There grew to be a non- uniformed army of Brand Guardians, whose soldiers were to be found in design agencies and ad agencies, especially the planning departments. Their mission was to protect the brand equity against the foolish short-term decisions of the owners of the brand and their appointed managers. I remember as a client finding this an amusing concept, the idea that the bloke in the design agency cared more about my brand than I did.

The introduction of some new terms like stewardship and brand equity is not a bad thing when the motive is to make one think differently and more deeply about brands. They are valuable, they are also complex, it is a long game, it requires thoughtful management and planned development. The idea of curation is quite a good one I think – there is always more that you could say about a brand or do with it than there is budget, so the idea that brand management is about “arranging, selecting and presenting of material to the general public” seems very apt. I doubt it will be long before it goes out of fashion and some new term gets nicked from some other walk of life, but let it have its day.
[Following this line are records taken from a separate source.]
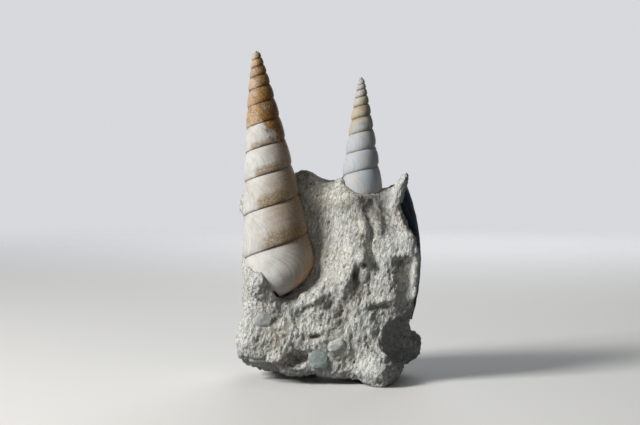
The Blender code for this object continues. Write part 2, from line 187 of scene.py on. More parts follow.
def looked_at(tree):
    """1 for what is seen, also in a gloss or through glass, and 0 for light on its way to a surface."""
    paths = add_node(tree, "ShaderNodeLightPath", {}).outputs
    seen = maths(tree, "MAXIMUM", paths["Is Camera Ray"], paths["Is Glossy Ray"])
    return maths(tree, "MAXIMUM", seen, paths["Is Transmission Ray"])


print("node helpers ready")


# %% Making a piece from a bmesh
def new_piece(name, bm, material, node):
    """An object from a bmesh, which rides on the specimen and replaces a solid node."""
    mesh = bpy.data.meshes.new(name)
    bm.to_mesh(mesh)
    bm.free()
    mesh.shade_smooth()
    piece = bpy.data.objects.new(name, mesh)
    bpy.context.scene.collection.objects.link(piece)
    mesh.materials.append(material)
    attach(piece, "root")
    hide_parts(node)
    print(name, "has", sum(len(face.vertices) - 2 for face in mesh.polygons), "triangles")
    return piece


print("every piece will ride on the body root")

# %% [markdown]
# ## The camera and the light
#
# The specimen is looked at from the front, from above the middle of its height, through a portrait lens. A
# near camera with a wide lens would make the shells lean apart, and a distant one with a long lens doesn't.
# The light is that of a studio: one soft lamp high on the left, which rakes across the rough stone and makes
# its relief readable, a weak one low in front so that no hollow is black, one behind for the back, and a dim
# sky. The sky has two strengths. The weak one lights the specimen, and the strong one is only looked at: it
# is the pale wall behind, and Light Path tells the two apart.

# %% Camera
CAMERA_PLACE = Vector((-0.004, -0.600, 0.0950))
CAMERA_DOWN = 2.75              # degrees below level
LENS = 85.0

camera_data = bpy.data.cameras.new("camera")
camera_data.lens = LENS
camera = bpy.data.objects.new("camera", camera_data)
camera.location = CAMERA_PLACE
camera.rotation_euler = (math.radians(90 - CAMERA_DOWN), 0, 0)
bpy.context.scene.collection.objects.link(camera)
bpy.context.scene.camera = camera
bpy.context.scene.view_settings.view_transform = "Standard"
print("camera at", tuple(round(value, 3) for value in camera.location))


# %% Lamps
MIDDLE = Vector((0.0, 0.0, 0.06))           # what the lamps look at


def soft_lamp(name, place, size, watts, tint):
    """A square area lamp that looks at the middle of the specimen."""
    data = bpy.data.lights.new(name, "AREA")
    data.size = size
    data.energy = watts
    data.color = tint
    lamp = bpy.data.objects.new(name, data)
    lamp.location = place
    lamp.rotation_euler = (MIDDLE - Vector(place)).to_track_quat("-Z", "Y").to_euler()
    bpy.context.scene.collection.objects.link(lamp)


WARM_WHITE = (1.0, 0.985, 0.96)
COOL_WHITE = (0.96, 0.98, 1.0)
soft_lamp("key", (-0.73, -0.43, 0.54), 0.30, 10.8, WARM_WHITE)
soft_lamp("fill", (-0.25, -0.85, 0.10), 0.60, 0.45, COOL_WHITE)
soft_lamp("back", (0.15, 0.95, 0.40), 0.60, 3.0, COOL_WHITE)
print("lamps:", [light.name for light in bpy.data.lights])

# %% Sky
SKY_COLOUR = (0.95, 0.96, 1.0, 1.0)
sky = bpy.data.worlds.new("studio")
sky.use_nodes = True
bpy.context.scene.world = sky
SKY_LIGHT = 0.04                # strength on the specimen, while the camera sees a white wall
WALL_LIGHT = 0.72               # strength of that wall
tree = sky.node_tree
background = tree.nodes["Background"]
background.inputs["Color"].default_value = SKY_COLOUR
tree.links.new(ranged(tree, looked_at(tree), 0.0, 1.0, SKY_LIGHT, WALL_LIGHT), background.inputs["Strength"])
print("sky:", SKY_LIGHT, "on the specimen and", WALL_LIGHT, "to look at")

# %% [markdown]
# ## How a turret shell grows
#
# A sea snail adds shell only at the lip of its mouth, and the mouth turns around the axis while it widens and
# slides down. So the whole shell is one short rib, the profile of a whorl from one suture to the next, that a
# formula carries around. A spiral made by a Screw modifier would keep its size, so here the rib is extruded
# step by step and each step asks the formula where it lies. One turn later its top edge meets the bottom edge
# of the whorl before, and the two are merged into the suture.

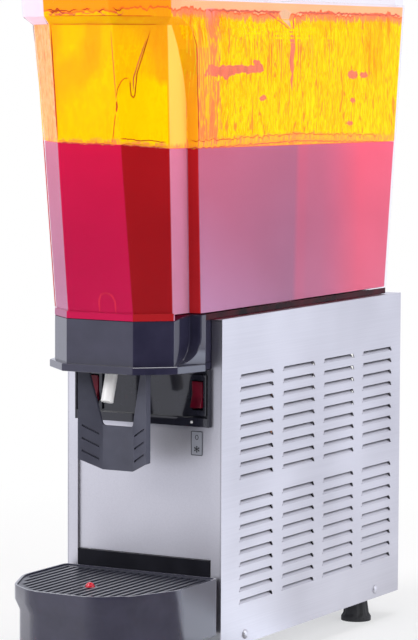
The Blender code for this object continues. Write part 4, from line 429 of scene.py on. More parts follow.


# the drink's tones: "face" paints reflection and shade by facing, pink on left-facing faces and flute walls,
# dark on the right chamfers; "side" and "lowFront" paint a pink reflection along the sides; "ledge" paints
# light into the shaded shoulder strip
drinkTones = {
    "side": ((0.0, (0.5, 0.128, 0.21)), (0.18, (0.475, 0.128, 0.21)), (0.49, (0.39, 0.125, 0.205)),
             (0.51, (0.53, 0.118, 0.195)), (0.535, (0.53, 0.118, 0.195)), (0.56, (0.49, 0.122, 0.2)),
             (0.62, (0.5, 0.122, 0.2)), (0.68, (0.57, 0.12, 0.2)), (0.75, (0.68, 0.118, 0.19)),
             (0.81, (0.78, 0.116, 0.185)), (1.0, (0.74, 0.118, 0.185))),
    "face": ((0.0, (0.66, 0.2, 0.31)), (0.1, (0.51, 0.15, 0.245)), (0.3, (0.51, 0.15, 0.245)),
             (0.36, (0.64, 0.011, 0.062)), (0.56, (0.58, 0.0095, 0.0586)), (0.66, (0.42, 0.01, 0.014)),
             (0.88, (0.42, 0.01, 0.014)), (0.93, (0.66, 0.2, 0.31))),
    "ledge": (0.6, 0.017, 0.022), "lowFront": (0.6, 0.24, 0.4), "surface": (0.62, 0.1, 0.05),
    "depth": ((0.0, (0.78, 1.15, 1.12)), (0.5, (0.83, 1.0, 1.0)), (0.93, (0.99, 1.0, 1.0)),
              (1.0, (1.05, 1.0, 1.0))),
    "cloud": ((0.3, (0.95, 0.94, 0.95)), (0.7, (1.02, 1.0, 1.0)))}


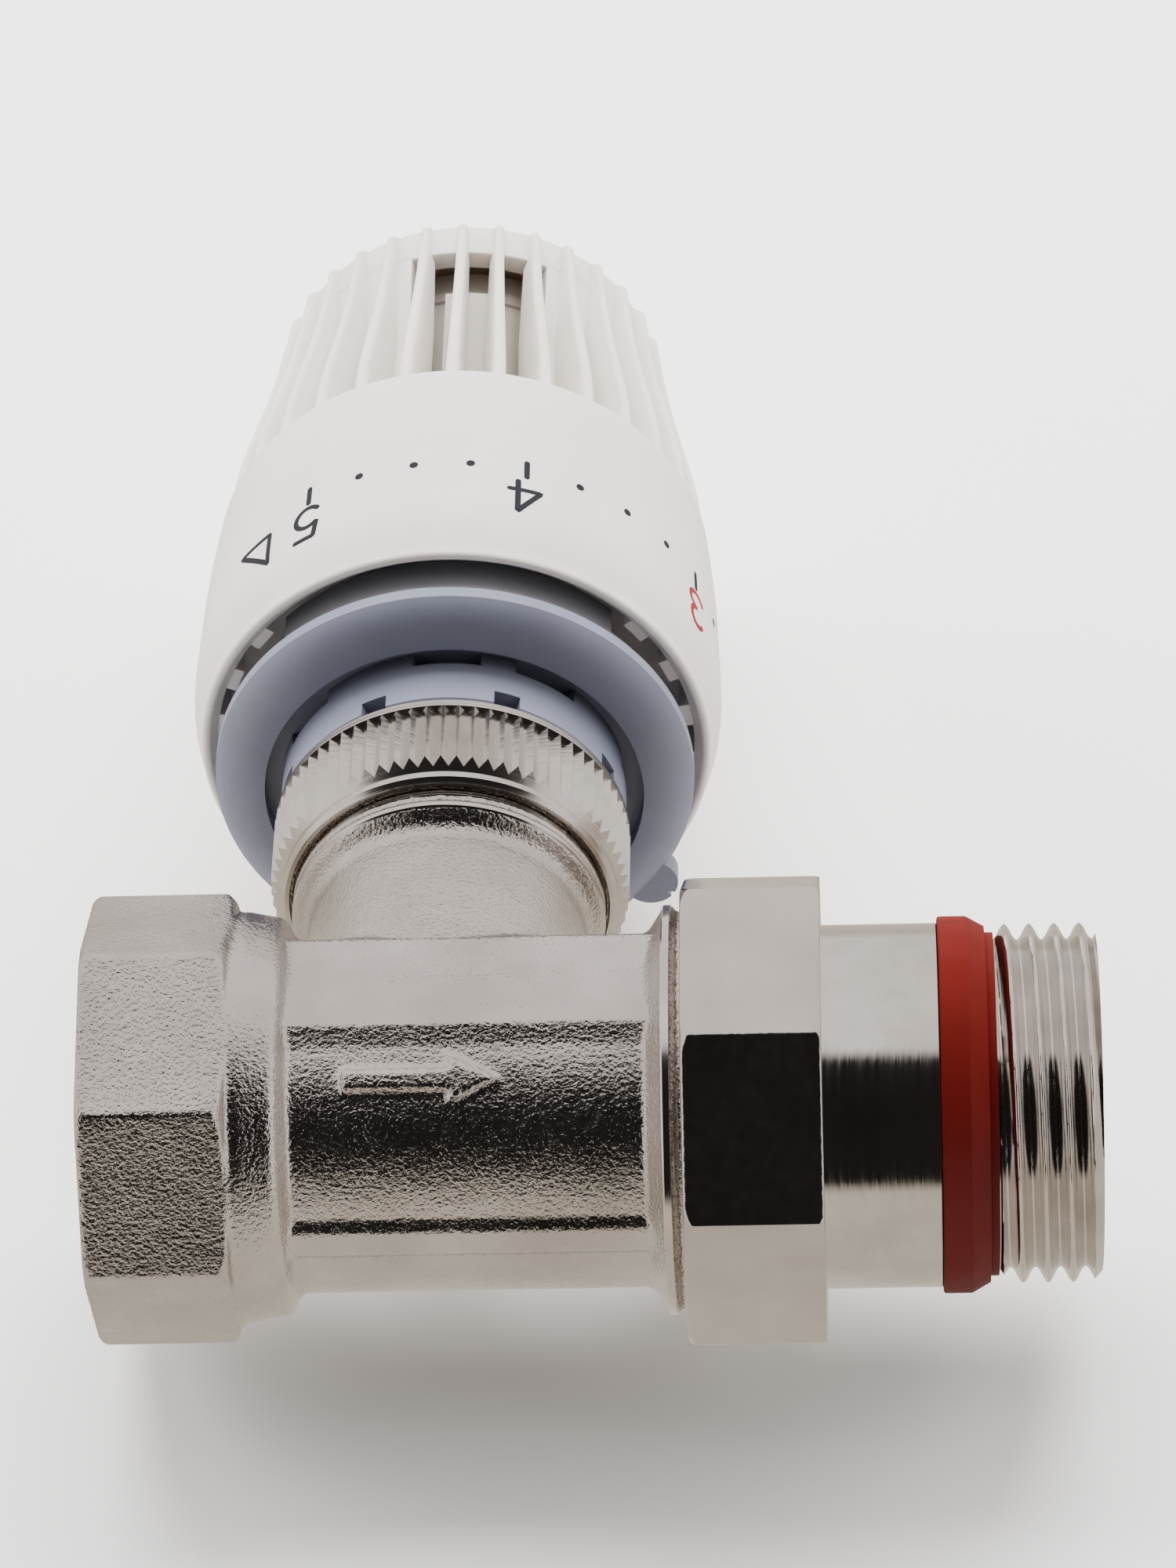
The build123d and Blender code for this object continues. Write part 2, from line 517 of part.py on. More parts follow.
with BuildPart() as sensor_base:
    revolve(head_outline([(SPINDLE_R + 0.1, 75.6), (14.15, 75.6), (14.15, 77.0), (SPINDLE_R + 0.1, 77.0)]),
            axis=HEAD_AXIS)
save(sensor_base.part, "sensor_base")

with BuildPart() as spring_cup:
    revolve(head_outline([(SPINDLE_R + 0.1, 71.0), (6.6, 71.0), (6.6, 62.0), (7.6, 62.0), (7.6, 71.0),
                          (12.0, 71.0), (12.0, 72.2), (SPINDLE_R + 0.1, 72.2)]), axis=HEAD_AXIS)
save(spring_cup.part, "spring_cup")

save(coil(5, 9.6, 0.9, 54.95, 70.05), "overtravel_spring")

with BuildPart() as transmission_pin:
    revolve(head_outline([(0, 42.1), (4.6, 42.1), (4.6, 44.4), (SPINDLE_R, 45.4), (SPINDLE_R, 80.0), (0, 80.0)]),
            axis=HEAD_AXIS)
save(transmission_pin.part, "transmission_pin")
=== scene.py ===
"""The looks of the thermostatic radiator valve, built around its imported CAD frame.

The frame's axes: +X along the flow, +Y along the thermostatic head, +Z up. Sizes of the object are in
millimetres, because threads and wall thicknesses are easier to read so, and mm() turns them into metres.
The stage, the lights and the camera are in metres.
"""
import bmesh
import bpy
import numpy as np
from math import atan2, cos, pi, radians, sin
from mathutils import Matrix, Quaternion, Vector


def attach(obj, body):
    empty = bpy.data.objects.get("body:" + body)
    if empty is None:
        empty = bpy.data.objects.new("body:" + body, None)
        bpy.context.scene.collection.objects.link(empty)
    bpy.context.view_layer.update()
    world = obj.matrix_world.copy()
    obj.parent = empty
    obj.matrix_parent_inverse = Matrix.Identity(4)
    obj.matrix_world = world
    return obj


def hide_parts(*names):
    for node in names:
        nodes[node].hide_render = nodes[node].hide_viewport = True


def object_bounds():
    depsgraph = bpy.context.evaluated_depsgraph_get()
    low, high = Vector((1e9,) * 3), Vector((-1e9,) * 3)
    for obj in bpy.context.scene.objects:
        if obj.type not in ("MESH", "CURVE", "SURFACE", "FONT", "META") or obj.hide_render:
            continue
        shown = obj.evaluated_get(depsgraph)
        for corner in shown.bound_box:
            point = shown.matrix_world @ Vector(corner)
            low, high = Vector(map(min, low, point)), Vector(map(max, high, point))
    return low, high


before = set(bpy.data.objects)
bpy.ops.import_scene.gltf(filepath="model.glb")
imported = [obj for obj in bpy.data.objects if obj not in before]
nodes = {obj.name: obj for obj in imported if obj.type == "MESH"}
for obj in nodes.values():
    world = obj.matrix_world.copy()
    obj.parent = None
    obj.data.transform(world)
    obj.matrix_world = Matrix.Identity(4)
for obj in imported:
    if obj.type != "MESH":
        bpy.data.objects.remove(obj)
cad_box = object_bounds()

HEAD_X = 32.0              # the head's axis along the waterway


def mm(value):
    """Millimetres to metres."""
    return value * 0.001


# ---------------------------------------------------------------- mesh helpers
def new_object(name, verts, faces, smooth_angle=35.0):
    """A mesh object from millimetre vertices, smooth except across sharp edges."""
    mesh = bpy.data.meshes.new(name)
    mesh.from_pydata([tuple(v) for v in mm(np.asarray(verts, float))], [], faces)
    mesh.validate()
    mesh.update()
    obj = bpy.data.objects.new(name, mesh)
    bpy.context.scene.collection.objects.link(obj)
    smooth(obj, smooth_angle)
    return obj


def smooth(obj, angle):
    """Smooth shading that keeps edges sharper than angle."""
    mesh = obj.data
    mesh.polygons.foreach_set("use_smooth", [True] * len(mesh.polygons))
    mesh.set_sharp_from_angle(angle=radians(angle))
    mesh.update()


def fix_normals(obj):
    """Make the faces of every closed shell point outwards."""
    work = bmesh.new()
    work.from_mesh(obj.data)
    bmesh.ops.recalc_face_normals(work, faces=work.faces)
    work.to_mesh(obj.data)
    work.free()
    obj.data.update()


def closed_object(name, shells, smooth_angle):
    """One object from closed shells, each a (verts, faces) pair, with its normals outwards."""
    obj = new_object(name, *join_parts(shells), smooth_angle)
    fix_normals(obj)
    smooth(obj, smooth_angle)
    return obj


def join_parts(parts):
    """Several (verts, faces) pairs as one."""
    verts, faces, start = [], [], 0
    for part_verts, part_faces in parts:
        verts.extend(part_verts)
        faces.extend([tuple(i + start for i in face) for face in part_faces])
        start += len(part_verts)
    return verts, faces


def rounded(points, radius, steps=4):
    """A closed outline with each corner rounded; radius is one number or one for each corner."""
    count = len(points)
    radii = [radius] * count if isinstance(radius, (int, float)) else list(radius)
    nearly_straight = radians(172)
    result = []
    for i in range(count):
        corner = np.array(points[i], float)
        before = np.array(points[i - 1], float) - corner
        after = np.array(points[(i + 1) % count], float) - corner
        reach_before, reach_after = np.linalg.norm(before), np.linalg.norm(after)
        before, after = before / reach_before, after / reach_after
        turn = np.arccos(np.clip(before @ after, -1, 1))
        if radii[i] <= 0 or turn > nearly_straight:
            result.append(tuple(corner))
            continue
        # a corner takes at most 0.45 of each side, so that two neighbours never meet
        cut = min(radii[i] / np.tan(turn / 2), 0.45 * reach_before, 0.45 * reach_after)
        real = cut * np.tan(turn / 2)
        middle = before + after
        centre = corner + middle / np.linalg.norm(middle) * real / np.sin(turn / 2)
        start, end = corner + before * cut - centre, corner + after * cut - centre
        for step in range(steps + 1):
            share = step / steps
            blend = start * (1 - share) + end * share
            result.append(tuple(centre + blend / np.linalg.norm(blend) * real))
    return result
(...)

We don’t sell, we purvey, we don’t grow brands, we build the brand equity, we don’t make consistent choices (or deliberately inconsistent ones), we curate.

What does come across as lame is the underlying desire to make marketing seem more professional by dressing up what we do in posh sounding terms borrowed from the real professions or other occupations that are more socially acceptable.

Marketing is not a profession – I am not saying it is not important or beastly hard, just that it is not a profession. We are not curators in the British Museum, we are paid exaggerators, purveyors of hyperbole in an effort to make more people pay more money, more often for our brands. We have a Society but we do not have a Professional Body with clearly defined rules to ensure we discharge our duties with integrity, nor is there a Professional Qualification that gives some reassurance that this is done with minimum standards of competence. However poorly we behave or perform we cannot be struck off.

We are not a profession and frankly we ain’t that noble. No amount of terms like stewardship, guardianship, equity building or curation can hide the fact that our prime purpose is to make money for shareholders. It is not ignoble to make money for shareholders but it is not public service nor a calling from God.

Increasingly we talk about CSR, sustainability, triple bottom lines and that cannot be a bad thing. I know that some senior marketers and business leaders are quite sincere about this but let’s be honest, in todays peer reviewed, transparent, global world it is just good business.

What we do is fun, it creates wealth and employment, it drives research and progress (of a sort) but lets not get ahead of ourselves. We’re not vicars and we don’t display art.